J. E. Hamilton Bailey
Emphasis should be on violent criminals
I frequently read articles which state as a matter of uncontested fact that drug and alcohol abuse cause crime. As someone who has worked in corrections for almost 20 years, I can state without equivocation this is a total myth.
One only needs to visit the city jail to realize that drug abuse is an associative factor to crime, not a causal effect. The Baltimore City Detention Center houses inmates in large part who are taken directly off the street. If even a small portion of these inmates were addicted to drugs, then BCDC would have wards of people undergoing drug withdrawal. This isn't the case.
Our entire criminal justice system is tailored to the belief that drug use causes crime and so we punish drug dealers with lengthy prison sentences. In fact these drug-dealing sentences often exceed those for violent crimes, including armed robbery and even rape and murder.
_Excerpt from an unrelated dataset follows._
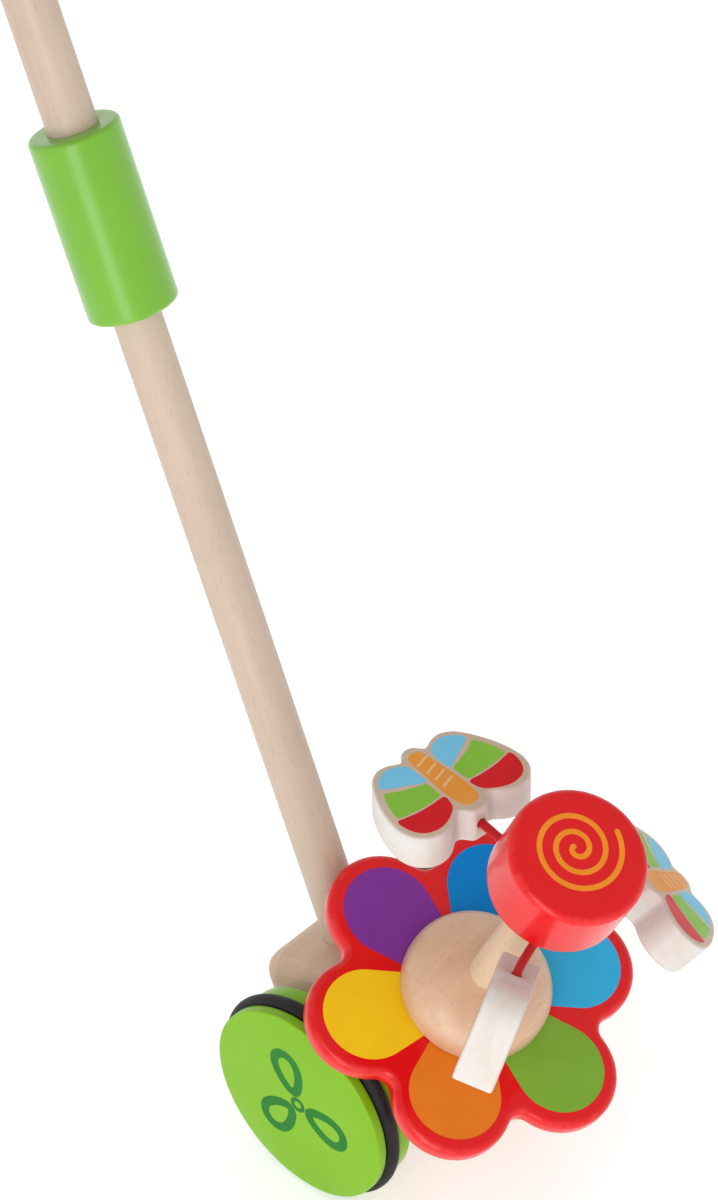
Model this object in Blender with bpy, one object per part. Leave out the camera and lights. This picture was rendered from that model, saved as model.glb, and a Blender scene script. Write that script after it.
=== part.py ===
"""Toddler push toy: a beech block on two wheels, a pushing stick, and a tilted flower that one wheel turns.

Metres, +Z up. The toy drives toward -Y and its user walks behind it on the +Y side, so right is -X.
The origin lies on the flat underside of the block.
"""
import math

import bmesh
import bpy
from mathutils import Matrix, Vector

MM = 0.001
DEG = math.pi / 180.0
HALF = 0.5
TWICE = 2.0
THRICE = 3.0
QUARTER_TURN = 90.0 * DEG
HALF_TURN = 180.0 * DEG
FULL_TURN = 360.0 * DEG

# Fits
glue_gap = 0.15 * MM
running_gap = 0.3 * MM
cutter_overrun = 4.0 * MM

# Resolution
wheel_segments = 64
ring_segments = 56
ring_sides = 10
turned_segments = 48
stick_segments = 32
small_segments = 20
wire_sides = 10
round_steps = 2
block_round_steps = 4
sharp_angle = 35.0 * DEG

# Wheels and tyre rings
wheel_radius = 41.3 * MM
wheel_width = 17.5 * MM
wheel_edge_round = 0.7 * MM
groove_from_face = 4.4 * MM
ring_tube_radius = 3.8 * MM
ring_standout = 2.4 * MM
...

It is astounding to me that we are wasting our resources prosecuting and incarcerating thousands of drug dealers and users instead of focusing on individuals who have committed violent and predatory crime.
Where in the world is Denver located?
I enjoyed Jon Morgan's Nov. 17 article regarding movement of National Football League teams. However, you should advise your graphics department that the city of Denver is located in Colorado, not Wyoming.
F. James Tennies
Quarles tributes were excellent
I was very pleased by your excellent coverage of the death of nationally known historian Benjamin Quarles; my favorite tribute was that of Glenn McNatt.
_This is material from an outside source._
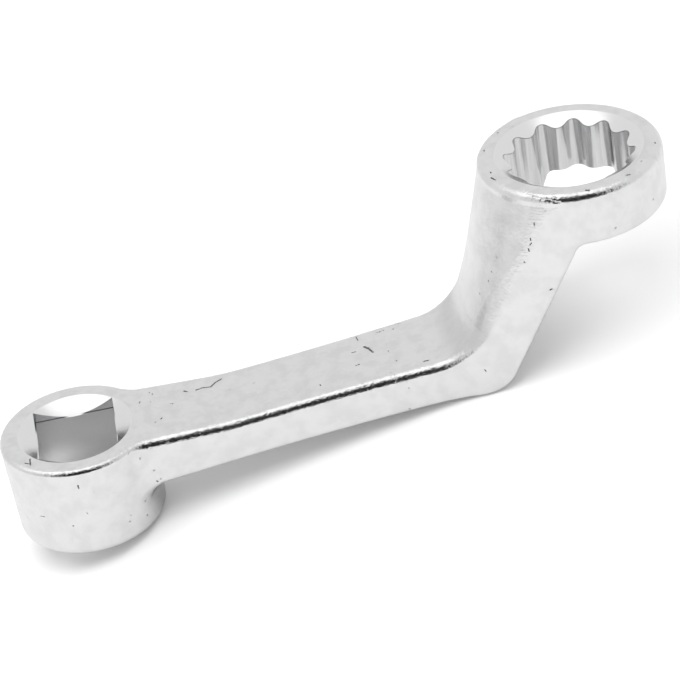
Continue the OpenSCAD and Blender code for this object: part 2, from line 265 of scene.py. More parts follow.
# Further than this from the surface a mark is left out
MARK_MISS = 0.1
# Moving a point onto the surface: the least square of a slope, and the longest single move
LEAST_SLOPE, LONGEST_MOVE = 0.2, 0.6
# Stands in for zero where a length divides
TINY = 1e-9


class Forging:
    """The forging before machining, from its sizes."""

    def __init__(self, s):
        self.s = s
        self.marks, self.ripples = [], []
        self.ring_low = s.ring_top - s.ring_h
        o = openings()
        self.ring_r = o.hex_af / math.sqrt(3) + s.ring_wall
        self.neck_end = float(cad_mm("shank")[0][0])
        self.neck_w = self.bow_w(self.fillet_x(self.bow_w(s.boss_r)))
        self.neck_x = self.fillet_x(self.neck_w)
        self.neck_start = s.boss_r / (s.boss_r + s.neck_r) * self.neck_x
        self.bend_start = float(cad_mm("crank_arm")[0][0])
        self.neck_plane, self.bend_plane = (self.neck_end, 0, 0), (self.bend_start, 0, 0)
        self.ring_plane = (0, 0, float(ring_low[2]))
        self.inner_end = (s.ring_x - self.ring_r, s.ring_top - s.lean_drop)
        self.inner = BentLine(
            (self.bend_start, self.top_z(self.bend_start)), s.climb, self.inner_end, 90 - s.lean, s.crook_r
        )
        self.outer = BentLine(
            (self.bend_start, self.top_z(self.bend_start) - s.shank_t),
            s.climb,
            (s.ring_x - s.back_set, self.ring_low),
            s.back_angle,
            s.heel_r,
        )

    def top_z(self, x):
        """Height of the shank's top face, which climbs beyond the knee."""
        s = self.s
        u = x - s.knee_x
        turning = np.clip(u + s.knee_half, 0, 2 * s.knee_half) ** 2 / (4 * s.knee_half)
        return s.boss_h + (turning + np.maximum(u - s.knee_half, 0)) * tan(s.climb)

    def under_z(self, x):
        """Height of the shank's underside, which is straight."""
        s = self.s
        return s.boss_h + (x - s.knee_x) * tan(s.climb) - s.shank_t

    def bow_w(self, x):
        """Half the width of the shank with its shallow hollow sides."""
        s = self.s
        return s.shank_w / 2 + (x - s.waist_x) ** 2 / (2 * s.side_r)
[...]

His Nov. 24 column, "Quarles saw how blacks transformed America," provided such an excellent education about Dr. Quarles' exemplary life and his renowned books and writings.
Like Dr. Quarles, Mr. McNatt's thoughtful, scholarly and skillful writing continues to inform his readers about history and the arts, illuminating those cultural truths that lie therein.
Let us not forget that in no way did being gentle, scholarly and brilliant diminish Dr. Quarles' capacity to be righteous and tenacious about the countless contributions of his people. His gentle manner and demeanor never hampered his search for documentation of truth in American history.
He was able to deliver a full and flawless account of the myriad of contributions made by African Americans in the making of America. My pride in Dr. Quarles is as boundless as his energy and insight and the debt of gratitude that this nation owes to him.
Thank you, Glenn McNatt, and kudos to The Sun.
Independent schools give valuable service
In her Nov. 25 letter, Mary Atkinson expresses her opposition to any public money being used to assist parents who choose to send their child to a parochial or private school. She is not alone in her belief; many share it.
However, in terms of what is best for society as a whole, it may be good public policy to start recognizing the fact that the independent schools perform the same valuable public service as do the government schools, i.e. they educate our children -- and do a good job of it.
Are we not therefore all better off for it -- especially since it is provided to the public free of charge by the parents who pay the tuition, saving millions of dollars in the additional taxes it would require to educate those same children in the public schools?
If our goal as a society is truly to educate as many children as well as we can rather than to just promote one system over another, would it not therefore be in the public interest and good public policy to actually encourage parents to seek out the most suitable educational opportunities for their children, wherever they may be found?
John D. Schiavone
Cloak and dagger guys absolve themselves
Surprise, surprise. The Central Intelligence Agency, which is daily in the business of stealth and deceit, was left to investigate itself regarding cocaine connections and came out clean.
Covering Central America as a free-lance journalist in the 1980s, I was appalled at the terrible things my government was capable of supporting. Recent revelations -- undoubtedly the tip of an iceberg -- make it clear that little has changed.
David Ben-Gurion once said, "The state of Israel will not be tried by its riches, army or technology but by its moral image and human values."
These wise words are surely no less true for the United States of America.